DATASET EXTRACT:
——————
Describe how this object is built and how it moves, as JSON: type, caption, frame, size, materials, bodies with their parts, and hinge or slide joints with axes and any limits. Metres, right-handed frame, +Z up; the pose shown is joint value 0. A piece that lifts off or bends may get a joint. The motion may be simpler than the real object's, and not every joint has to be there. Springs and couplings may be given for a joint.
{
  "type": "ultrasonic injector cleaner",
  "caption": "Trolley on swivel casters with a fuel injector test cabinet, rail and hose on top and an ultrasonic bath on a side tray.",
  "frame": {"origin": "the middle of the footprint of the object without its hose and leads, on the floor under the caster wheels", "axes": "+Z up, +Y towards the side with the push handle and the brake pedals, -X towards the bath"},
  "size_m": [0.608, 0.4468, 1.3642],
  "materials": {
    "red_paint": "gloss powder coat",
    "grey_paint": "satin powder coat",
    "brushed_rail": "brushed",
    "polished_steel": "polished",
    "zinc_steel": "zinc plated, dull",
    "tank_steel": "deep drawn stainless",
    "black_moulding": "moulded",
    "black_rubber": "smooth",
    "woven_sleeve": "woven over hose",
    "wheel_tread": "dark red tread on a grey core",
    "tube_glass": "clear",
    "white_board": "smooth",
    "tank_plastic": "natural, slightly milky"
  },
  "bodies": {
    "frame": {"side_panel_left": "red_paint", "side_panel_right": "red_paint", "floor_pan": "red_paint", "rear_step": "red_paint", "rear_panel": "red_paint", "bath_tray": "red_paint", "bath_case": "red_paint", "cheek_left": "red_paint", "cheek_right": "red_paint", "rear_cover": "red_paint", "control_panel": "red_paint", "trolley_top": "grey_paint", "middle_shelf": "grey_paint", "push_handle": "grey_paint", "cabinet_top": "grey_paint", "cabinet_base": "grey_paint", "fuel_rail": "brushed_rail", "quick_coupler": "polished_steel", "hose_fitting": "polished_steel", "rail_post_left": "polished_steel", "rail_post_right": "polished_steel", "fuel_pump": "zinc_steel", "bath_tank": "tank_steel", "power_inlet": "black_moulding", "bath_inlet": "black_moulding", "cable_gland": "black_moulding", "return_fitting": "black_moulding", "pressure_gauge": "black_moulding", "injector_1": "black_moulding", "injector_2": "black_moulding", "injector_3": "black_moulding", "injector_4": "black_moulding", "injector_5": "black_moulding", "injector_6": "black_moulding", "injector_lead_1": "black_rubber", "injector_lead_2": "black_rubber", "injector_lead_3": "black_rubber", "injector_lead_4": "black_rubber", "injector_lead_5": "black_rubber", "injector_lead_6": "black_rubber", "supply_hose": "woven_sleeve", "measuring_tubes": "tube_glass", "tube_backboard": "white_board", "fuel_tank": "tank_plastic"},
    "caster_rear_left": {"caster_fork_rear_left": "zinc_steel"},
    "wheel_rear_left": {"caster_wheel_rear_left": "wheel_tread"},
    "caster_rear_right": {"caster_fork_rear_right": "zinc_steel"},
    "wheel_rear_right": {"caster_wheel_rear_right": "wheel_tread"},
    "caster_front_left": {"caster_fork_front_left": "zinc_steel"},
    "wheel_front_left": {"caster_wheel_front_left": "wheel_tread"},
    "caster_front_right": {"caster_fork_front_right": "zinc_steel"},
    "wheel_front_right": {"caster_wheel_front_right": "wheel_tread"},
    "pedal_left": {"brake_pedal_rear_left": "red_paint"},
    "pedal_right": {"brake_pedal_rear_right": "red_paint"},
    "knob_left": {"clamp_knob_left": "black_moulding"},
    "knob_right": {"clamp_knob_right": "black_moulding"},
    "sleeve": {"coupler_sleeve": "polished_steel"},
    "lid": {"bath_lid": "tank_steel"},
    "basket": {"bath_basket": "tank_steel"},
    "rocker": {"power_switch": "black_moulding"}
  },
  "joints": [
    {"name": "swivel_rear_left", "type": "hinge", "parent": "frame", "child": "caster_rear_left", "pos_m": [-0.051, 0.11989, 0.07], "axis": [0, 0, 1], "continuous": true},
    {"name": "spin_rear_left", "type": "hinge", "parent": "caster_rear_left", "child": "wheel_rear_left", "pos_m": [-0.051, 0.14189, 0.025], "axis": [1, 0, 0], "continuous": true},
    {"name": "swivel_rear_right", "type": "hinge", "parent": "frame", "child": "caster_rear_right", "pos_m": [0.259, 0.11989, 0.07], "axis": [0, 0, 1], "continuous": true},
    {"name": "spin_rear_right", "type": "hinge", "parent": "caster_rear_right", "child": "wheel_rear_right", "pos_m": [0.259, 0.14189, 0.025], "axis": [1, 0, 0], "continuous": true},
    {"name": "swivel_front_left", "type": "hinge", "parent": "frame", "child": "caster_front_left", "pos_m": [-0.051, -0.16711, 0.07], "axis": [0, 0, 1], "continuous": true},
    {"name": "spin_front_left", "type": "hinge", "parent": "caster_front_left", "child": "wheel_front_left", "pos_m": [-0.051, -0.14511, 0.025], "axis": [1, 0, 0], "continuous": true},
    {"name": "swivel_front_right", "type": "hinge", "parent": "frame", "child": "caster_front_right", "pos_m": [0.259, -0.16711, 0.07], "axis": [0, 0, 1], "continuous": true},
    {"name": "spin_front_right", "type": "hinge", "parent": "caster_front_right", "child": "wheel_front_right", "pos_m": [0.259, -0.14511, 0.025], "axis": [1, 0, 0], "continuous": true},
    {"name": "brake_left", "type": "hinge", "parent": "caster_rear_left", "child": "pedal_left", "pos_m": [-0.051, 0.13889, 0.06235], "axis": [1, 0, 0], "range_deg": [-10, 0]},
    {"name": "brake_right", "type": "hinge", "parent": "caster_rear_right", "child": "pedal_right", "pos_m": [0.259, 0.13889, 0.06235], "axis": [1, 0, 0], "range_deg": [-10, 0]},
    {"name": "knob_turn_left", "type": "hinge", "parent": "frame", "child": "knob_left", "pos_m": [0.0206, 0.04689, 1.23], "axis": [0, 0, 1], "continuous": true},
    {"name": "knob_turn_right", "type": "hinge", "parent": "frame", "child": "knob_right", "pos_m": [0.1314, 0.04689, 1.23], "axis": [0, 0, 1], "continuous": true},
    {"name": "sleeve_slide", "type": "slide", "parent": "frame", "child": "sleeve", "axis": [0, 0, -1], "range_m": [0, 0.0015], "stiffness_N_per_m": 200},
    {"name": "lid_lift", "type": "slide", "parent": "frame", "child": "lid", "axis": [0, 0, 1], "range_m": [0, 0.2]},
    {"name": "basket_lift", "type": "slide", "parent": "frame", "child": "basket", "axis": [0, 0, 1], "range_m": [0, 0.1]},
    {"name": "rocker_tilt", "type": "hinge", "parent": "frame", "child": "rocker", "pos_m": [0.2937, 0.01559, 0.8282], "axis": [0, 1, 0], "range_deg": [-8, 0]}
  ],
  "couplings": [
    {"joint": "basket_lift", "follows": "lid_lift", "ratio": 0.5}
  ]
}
——————
WRITTEN PROBLEM: Working from the material above, retype it in its entirety without change.

RESPONSE:
Describe how this object is built and how it moves, as JSON: type, caption, frame, size, materials, bodies with their parts, and hinge or slide joints with axes and any limits. Metres, right-handed frame, +Z up; the pose shown is joint value 0. A piece that lifts off or bends may get a joint. The motion may be simpler than the real object's, and not every joint has to be there. Springs and couplings may be given for a joint.
{
  "type": "ultrasonic injector cleaner",
  "caption": "Trolley on swivel casters with a fuel injector test cabinet, rail and hose on top and an ultrasonic bath on a side tray.",
  "frame": {"origin": "the middle of the footprint of the object without its hose and leads, on the floor under the caster wheels", "axes": "+Z up, +Y towards the side with the push handle and the brake pedals, -X towards the bath"},
  "size_m": [0.608, 0.4468, 1.3642],
  "materials": {
    "red_paint": "gloss powder coat",
    "grey_paint": "satin powder coat",
    "brushed_rail": "brushed",
    "polished_steel": "polished",
    "zinc_steel": "zinc plated, dull",
    "tank_steel": "deep drawn stainless",
    "black_moulding": "moulded",
    "black_rubber": "smooth",
    "woven_sleeve": "woven over hose",
    "wheel_tread": "dark red tread on a grey core",
    "tube_glass": "clear",
    "white_board": "smooth",
    "tank_plastic": "natural, slightly milky"
  },
  "bodies": {
    "frame": {"side_panel_left": "red_paint", "side_panel_right": "red_paint", "floor_pan": "red_paint", "rear_step": "red_paint", "rear_panel": "red_paint", "bath_tray": "red_paint", "bath_case": "red_paint", "cheek_left": "red_paint", "cheek_right": "red_paint", "rear_cover": "red_paint", "control_panel": "red_paint", "trolley_top": "grey_paint", "middle_shelf": "grey_paint", "push_handle": "grey_paint", "cabinet_top": "grey_paint", "cabinet_base": "grey_paint", "fuel_rail": "brushed_rail", "quick_coupler": "polished_steel", "hose_fitting": "polished_steel", "rail_post_left": "polished_steel", "rail_post_right": "polished_steel", "fuel_pump": "zinc_steel", "bath_tank": "tank_steel", "power_inlet": "black_moulding", "bath_inlet": "black_moulding", "cable_gland": "black_moulding", "return_fitting": "black_moulding", "pressure_gauge": "black_moulding", "injector_1": "black_moulding", "injector_2": "black_moulding", "injector_3": "black_moulding", "injector_4": "black_moulding", "injector_5": "black_moulding", "injector_6": "black_moulding", "injector_lead_1": "black_rubber", "injector_lead_2": "black_rubber", "injector_lead_3": "black_rubber", "injector_lead_4": "black_rubber", "injector_lead_5": "black_rubber", "injector_lead_6": "black_rubber", "supply_hose": "woven_sleeve", "measuring_tubes": "tube_glass", "tube_backboard": "white_board", "fuel_tank": "tank_plastic"},
    "caster_rear_left": {"caster_fork_rear_left": "zinc_steel"},
    "wheel_rear_left": {"caster_wheel_rear_left": "wheel_tread"},
    "caster_rear_right": {"caster_fork_rear_right": "zinc_steel"},
    "wheel_rear_right": {"caster_wheel_rear_right": "wheel_tread"},
    "caster_front_left": {"caster_fork_front_left": "zinc_steel"},
    "wheel_front_left": {"caster_wheel_front_left": "wheel_tread"},
    "caster_front_right": {"caster_fork_front_right": "zinc_steel"},
    "wheel_front_right": {"caster_wheel_front_right": "wheel_tread"},
    "pedal_left": {"brake_pedal_rear_left": "red_paint"},
    "pedal_right": {"brake_pedal_rear_right": "red_paint"},
    "knob_left": {"clamp_knob_left": "black_moulding"},
    "knob_right": {"clamp_knob_right": "black_moulding"},
    "sleeve": {"coupler_sleeve": "polished_steel"},
    "lid": {"bath_lid": "tank_steel"},
    "basket": {"bath_basket": "tank_steel"},
    "rocker": {"power_switch": "black_moulding"}
  },
  "joints": [
    {"name": "swivel_rear_left", "type": "hinge", "parent": "frame", "child": "caster_rear_left", "pos_m": [-0.051, 0.11989, 0.07], "axis": [0, 0, 1], "continuous": true},
    {"name": "spin_rear_left", "type": "hinge", "parent": "caster_rear_left", "child": "wheel_rear_left", "pos_m": [-0.051, 0.14189, 0.025], "axis": [1, 0, 0], "continuous": true},
    {"name": "swivel_rear_right", "type": "hinge", "parent": "frame", "child": "caster_rear_right", "pos_m": [0.259, 0.11989, 0.07], "axis": [0, 0, 1], "continuous": true},
    {"name": "spin_rear_right", "type": "hinge", "parent": "caster_rear_right", "child": "wheel_rear_right", "pos_m": [0.259, 0.14189, 0.025], "axis": [1, 0, 0], "continuous": true},
    {"name": "swivel_front_left", "type": "hinge", "parent": "frame", "child": "caster_front_left", "pos_m": [-0.051, -0.16711, 0.07], "axis": [0, 0, 1], "continuous": true},
    {"name": "spin_front_left", "type": "hinge", "parent": "caster_front_left", "child": "wheel_front_left", "pos_m": [-0.051, -0.14511, 0.025], "axis": [1, 0, 0], "continuous": true},
    {"name": "swivel_front_right", "type": "hinge", "parent": "frame", "child": "caster_front_right", "pos_m": [0.259, -0.16711, 0.07], "axis": [0, 0, 1], "continuous": true},
    {"name": "spin_front_right", "type": "hinge", "parent": "caster_front_right", "child": "wheel_front_right", "pos_m": [0.259, -0.14511, 0.025], "axis": [1, 0, 0], "continuous": true},
    {"name": "brake_left", "type": "hinge", "parent": "caster_rear_left", "child": "pedal_left", "pos_m": [-0.051, 0.13889, 0.06235], "axis": [1, 0, 0], "range_deg": [-10, 0]},
    {"name": "brake_right", "type": "hinge", "parent": "caster_rear_right", "child": "pedal_right", "pos_m": [0.259, 0.13889, 0.06235], "axis": [1, 0, 0], "range_deg": [-10, 0]},
    {"name": "knob_turn_left", "type": "hinge", "parent": "frame", "child": "knob_left", "pos_m": [0.0206, 0.04689, 1.23], "axis": [0, 0, 1], "continuous": true},
    {"name": "knob_turn_right", "type": "hinge", "parent": "frame", "child": "knob_right", "pos_m": [0.1314, 0.04689, 1.23], "axis": [0, 0, 1], "continuous": true},
    {"name": "sleeve_slide", "type": "slide", "parent": "frame", "child": "sleeve", "axis": [0, 0, -1], "range_m": [0, 0.0015], "stiffness_N_per_m": 200},
    {"name": "lid_lift", "type": "slide", "parent": "frame", "child": "lid", "axis": [0, 0, 1], "range_m": [0, 0.2]},
    {"name": "basket_lift", "type": "slide", "parent": "frame", "child": "basket", "axis": [0, 0, 1], "range_m": [0, 0.1]},
    {"name": "rocker_tilt", "type": "hinge", "parent": "frame", "child": "rocker", "pos_m": [0.2937, 0.01559, 0.8282], "axis": [0, 1, 0], "range_deg": [-8, 0]}
  ],
  "couplings": [
    {"joint": "basket_lift", "follows": "lid_lift", "ratio": 0.5}
  ]
}